FOLD, ENFOLD, UNFOLD, MIRROR, REFLECT, CREASE, CREVICE, CROSS, CONVERT, CONSTRUE, TRANSLATE, SHIFT, SLIP, SLIDE, STEAL, ABSTRACT
The origami works – made from her parents’ abandoned Encyclopaedia Britannica set, purchased when they were expecting their first child – have been crafted to Lace’s design by her dedicated assistant Masetho Mohohlo. They invoke patience and the process of transitioning into meditative states. Each carefully crafted piece – of which there are thousands – is beautifully still.
For Lace, the origami works invoke the loss associated with the technological shift from information in hard copy into digital forms that has defined our era. In tearing these pages from the Britannica, folding and stitching them, she gives them another life. The encyclopedia, and its words will remain physically present – potentially for a long time to come.

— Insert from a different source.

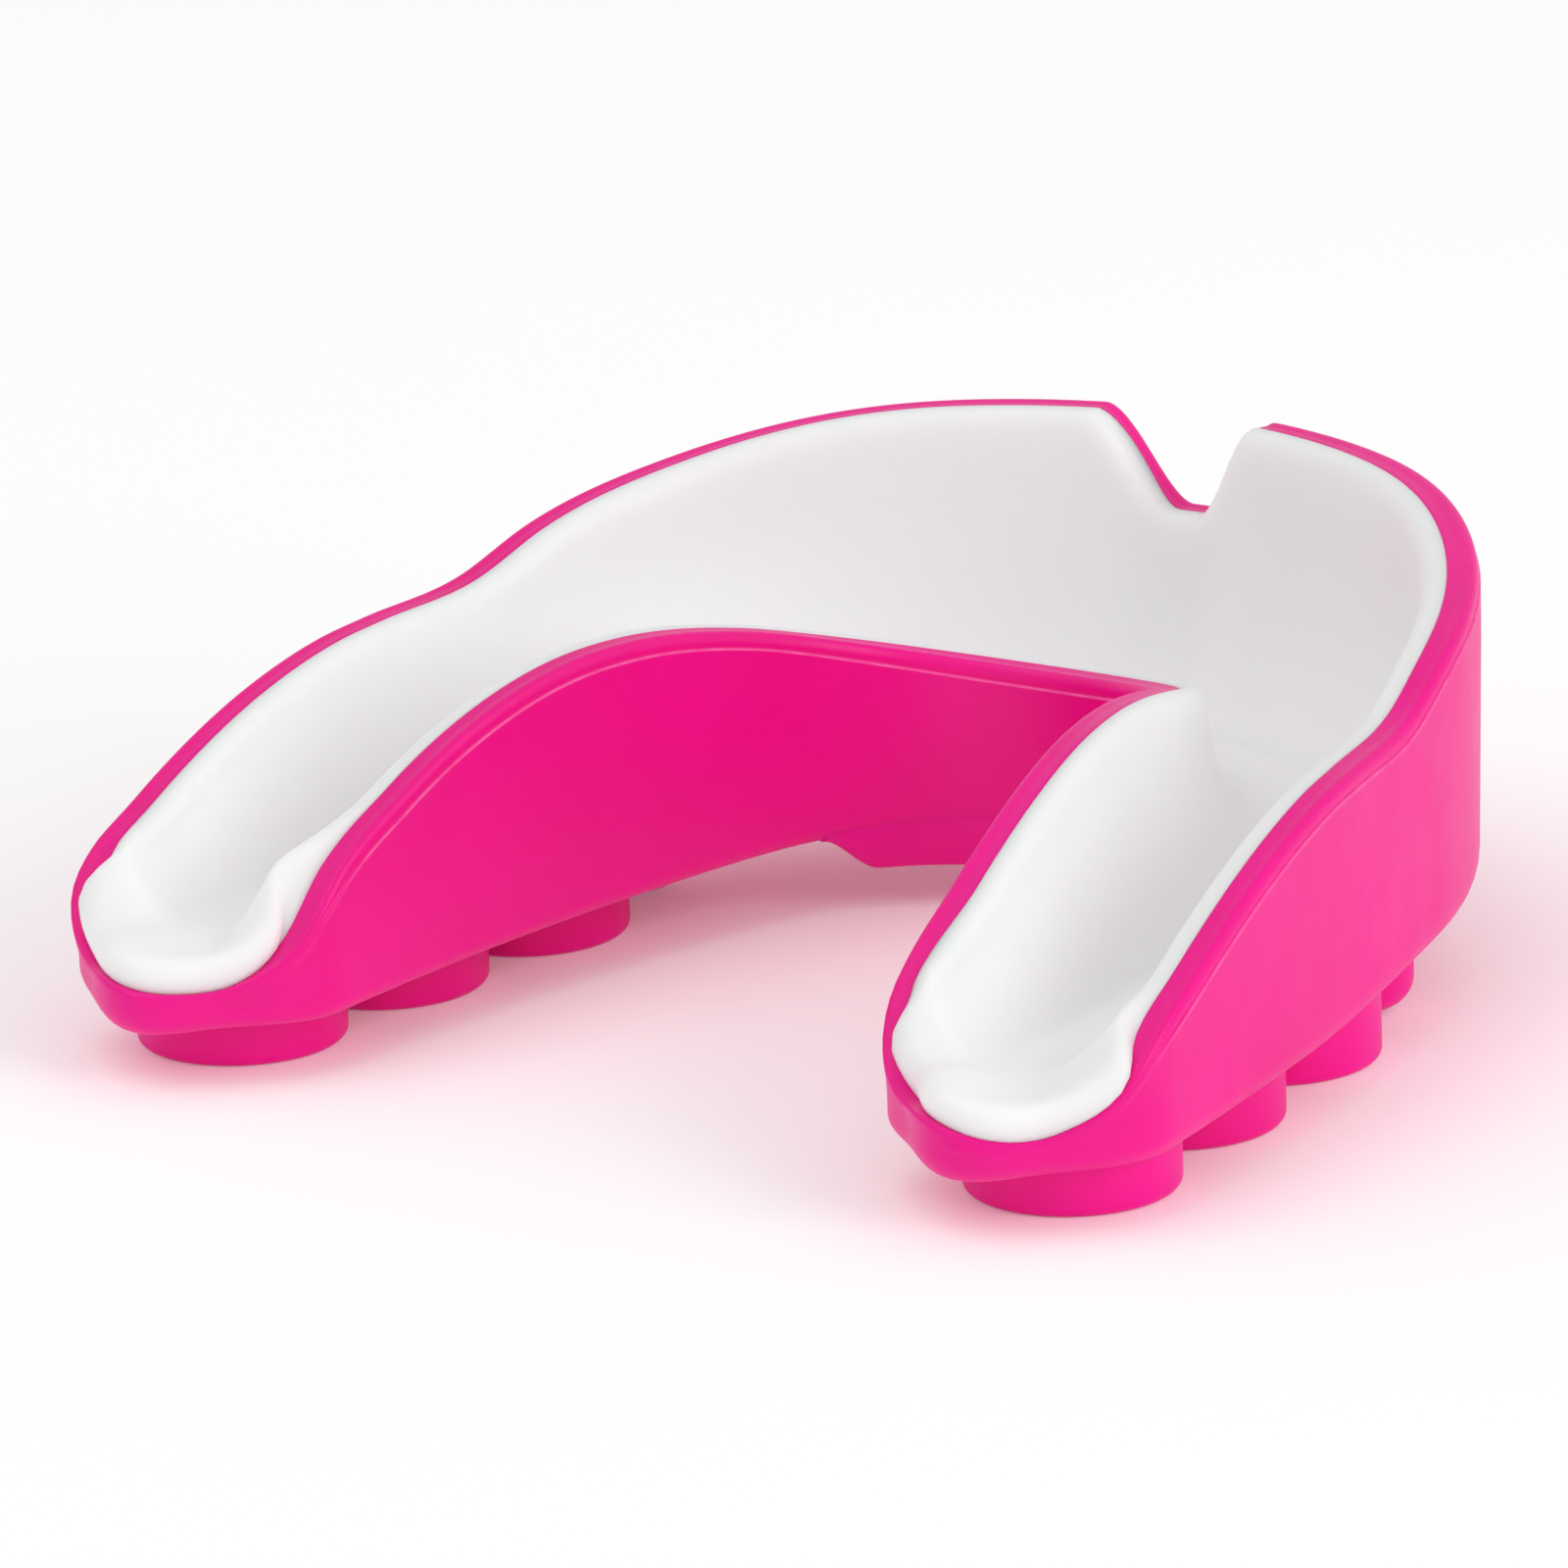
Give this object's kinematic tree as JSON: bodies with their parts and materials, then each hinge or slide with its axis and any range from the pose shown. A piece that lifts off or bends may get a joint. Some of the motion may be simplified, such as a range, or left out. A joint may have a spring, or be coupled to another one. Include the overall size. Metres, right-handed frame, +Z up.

Geometry is mysteriously and symbolically everywhere in this show. Some works are circular, Forked Flock Reflected, (2017) and Encylopaedia Britannica Revolve (2016-2017), others have strong triangular elements, the installation To Unfold and Reflect (2017), and Encylopaedia Dart (2017), is lit in such a way that it casts dramatic shadows, reminiscent of an electrocardiogram.
These works are imbued with a sense of immediacy and transience as though they were collective shooting stars moving through the sky, or a flock of swallows in flight. They recall the weightlessness of her bronze-cast wish bones and the work of MC Escher, who is a particular inspiration for Lace.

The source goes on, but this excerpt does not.